The lab-designed optical cavity gave researchers complete control over the concentration of molecules—their temperature and density—under investigation. At 8.36 centimeters in length, the cavity also operates on a longer length scale than is conventional, affording researchers more “room” to see what’s going on.

Illustrative graphic

Schematic of the lab-built vacuum chamber containing the cavity mirrors and cell.

Courtesy of the Weichman Lab

“There are other benefits to this cavity, too, since we can do spectroscopy from the side of the cavity. For example, we can shine a laser in,” said Adam Wright, lead author on the paper and a postdoc in the lab. “That’s how we actually intend to check how this affects chemistry, which is the ultimate goal of this project: does the formation of these polaritons mean that the chemical reaction changes?

“That’s really tricky to do with a micron-length micro-cavity. But with our large centimeter-scale cavity, it should be possible to find that out.”

"Does the formation of these polaritons mean that the chemical reaction changes?" - Adam Wright

Within two years of opening her lab at Princeton Chemistry, Weichman received a National Science Foundation CAREER grant, a Department of Energy Early Career award, and an American Chemical Society Petroleum Research Fund grant to study polaritons. The lab will use their new platform to hammer away at some of the fundamental questions surrounding these systems.

“For instance, to what extent do you need quantum mechanics to explain what we see here versus just classical physics and classical optics?

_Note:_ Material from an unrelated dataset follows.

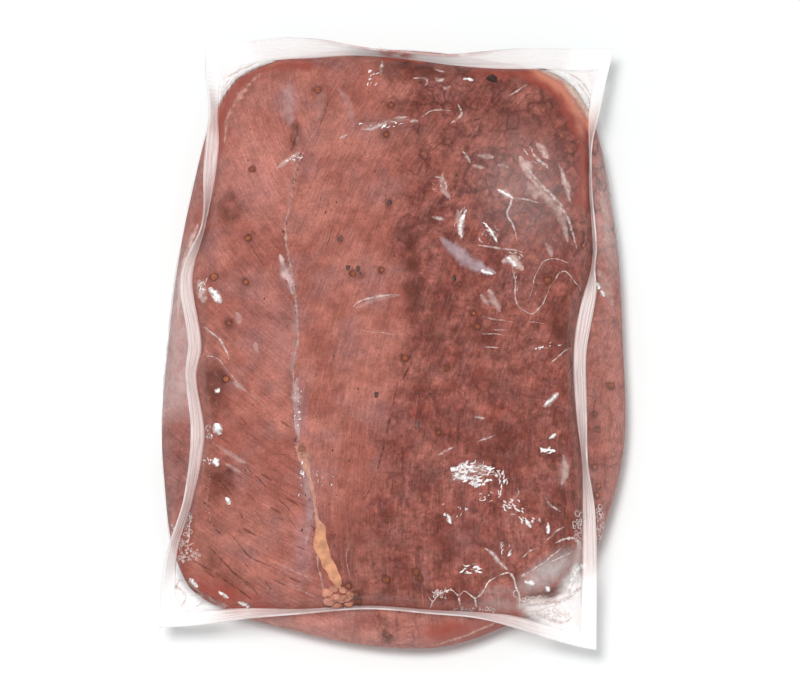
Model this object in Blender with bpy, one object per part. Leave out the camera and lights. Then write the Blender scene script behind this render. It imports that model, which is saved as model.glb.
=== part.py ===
"""A sealed clear pouch with one marinated beef roast in it, lying on its back with the flat front up.

Metres, +Z up, +Y towards the pouch's top seal. The origin is under the middle of the footprint, on
the surface that the pouch lies on. The filled pouch is one closed solid: a flat front, a shoulder
down to the seal, the seal band that runs round the pouch, and the back film that bulges out below
the band and lies flat on the surface.

Every outline of the pouch is a loop over the edge of a unit square, so that (a, b) names the same
place on each of them: a runs from the left side to the right, b from the bottom to the top, and the
square's four corners are the pouch's flat ears.
"""

import bpy
import bmesh
import math

MM = 0.001

# Driving sizes of the filled pouch
THICKNESS = 54 * MM  # from the surface that it lies on to the flat front
SEAL_HEIGHT = 40 * MM  # of the seal line, at the middle of each side
EAR_DROP = 7 * MM  # how much lower the seal line is at the four ears
BELLY_HEIGHT = 22 * MM  # where the back film bulges out furthest
SIDE_BAND = 6 * MM  # width of the seal band on the left, right and bottom
TOP_BAND = 9 * MM  # width of the seal band on the top, the last seal to be made
BAND_THICKNESS = 0.6 * MM

# Mesh density: stations along a short side and a long side, and rings down each curved wall
SHORT_STATIONS = 36
LONG_STATIONS = 50
SHOULDER_RINGS = 4
BELLY_RINGS = 5
FOOT_RINGS = 4

# The rim of the flat front, a superellipse that leans to the right as the roast does
FRONT_HALF_WIDTH = 66.5 * MM
FRONT_HALF_LENGTH = 101.5 * MM
FRONT_FLARE = 3.5 * MM  # how much wider its bottom is
FRONT_LEAN = 4.5 * MM  # how far its top lies to the right
FRONT_MIDDLE_Y = 3 * MM
FRONT_POWER = 8  # 2 is an ellipse, and a higher power has tighter corners

# The widest outline, at the belly: points in millimetres on a smooth closed curve, clockwise from
# the bottom left ear, with four to a side
BELLY = (
    (-81.0, -99.0),
    (-93.2, -50.0),
    (-91.8, 2.0),
    (-84.4, 58.0),
    (-70.0, 107.0),
    (-42.0, 120.5),
    (-6.0, 124.8),
    (36.0, 120.5),
    (77.0, 105.0),
    (90.0, 54.0),
    (93.3, 2.0),
    (92.1, -48.0),
    (74.0, -97.0),
    (46.0, -113.8),
    (13.0, -123.2),
    (-34.0, -117.5),
)
FOOT_SHARE = 0.78  # the flat foot's outline as a share of the belly's

# The seal line round the pouch, as the drawn-in sides hold it. Each row is a station along the side
# and where the seal line is across it, in millimetres, and how far the band is turned up there, in
# degrees: 0 where it lies flat, 90 where it stands.
LEFT_SEAL = (
    (-109.8, -86.5, 0),
    (-86.0, -85.7, 58),
    (-66.0, -79.8, 62),
    (-40.0, -75.4, 34),
    (-16.0, -78.8, 50),
    (-3.0, -77.0, 34),
    (24.0, -81.0, 55),
    (48.0, -75.3, 66),
    (76.0, -71.2, 30),
    (94.0, -71.8, 58),
    (115.4, -71.3, 0),
)
RIGHT_SEAL = (
    (-118.8, 74.0, 0),
    (-74.0, 74.8, 38),
    (-52.0, 74.9, 74),
    (-28.0, 72.4, 46),
    (-6.0, 71.9, 34),
    (12.0, 74.6, 22),
    (36.0, 80.6, 68),
    (60.0, 79.3, 76),
    (80.0, 79.4, 72),
    (97.0, 79.7, 30),
    (114.1, 84.2, 0),
)
BOTTOM_SEAL = (
    (-86.5, -109.8, 0),
    (-58.0, -109.1, 42),
    (-36.0, -109.5, 68),
    (-10.0, -108.2, 74),
    (15.0, -109.9, 72),
    (34.0, -110.8, 62),
    (50.0, -112.6, 32),
    (74.0, -118.8, 0),
)
TOP_SEAL = (
    (-71.3, 115.4, 0),
    (-36.0, 116.0, 44),
    (-14.0, 116.6, 76),
    (8.0, 115.2, 80),
    (24.0, 113.1, 70),
    (42.0, 111.4, 42),
    (60.0, 111.6, 14),
    (84.2, 114.1, 0),
)

# Relief of the flat front: the valley between the two big muscles, and the open cleft in the grain,
# as lines through points in millimetres
VALLEY = ((-26.0, -104.0), (-29.0, -86.0), (-34.0, -52.0), (-36.0, 0.0), (-38.0, 38.0), (-30.0, 66.0))
VALLEY_DEPTH = 1.6 * MM
VALLEY_HALF_WIDTH = 6 * MM
CLEFT = ((-4.0, -50.0), (2.0, -12.0))
CLEFT_DEPTH = 0.9 * MM
CLEFT_HALF_WIDTH = 4 * MM
CROWN = 1.5 * MM  # how much the front's rim falls below its middle
SWELL = 0.5 * MM  # low unevenness of the front
SWELL_LENGTH_X = 17 * MM
SWELL_LENGTH_Y = 29 * MM

EAR_START = 0.62  # share of the way from a side's middle to its end where the ear begins
EAR_RUN = 4  # band widths from a side's end within which the band's outer edge reaches for the ear

FILM_COLOUR = (0.86, 0.80, 0.80, 1.0)
MEAT_COLOUR = (0.47, 0.17, 0.14, 1.0)
MEAT_SLOT = 0
FILM_SLOT = 1


def between(low, high, share):
    return low + (high - low) * share


def smooth_curve(before, start, end, after, share):
    """A value on the smooth curve that runs from start to end, between the values on either side.

    Each value comes with its place along the curve."""
    run = end[0] - start[0]
    slope_in = (end[1] - before[1]) / (end[0] - before[0]) * run
    slope_out = (after[1] - start[1]) / (after[0] - start[0]) * run
    return (
        (2 * share**3 - 3 * share**2 + 1) * start[1]
        + (share**3 - 2 * share**2 + share) * slope_in
        + (3 * share**2 - 2 * share**3) * end[1]
        + (share**3 - share**2) * slope_out
    )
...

That’s actually an open question in the field right now,” said Weichman.

“Everything we do as spectroscopists is still rooted in quantum mechanics because we’re using quantum transitions of molecules. The question is, do we also need to think of light as a quantum object here? It’s something we don’t quite have an answer for yet.”

This research was supported by the ACS Petroleum Research Fund under project PRF-62543-DNI6, and startup funds provided by Princeton University.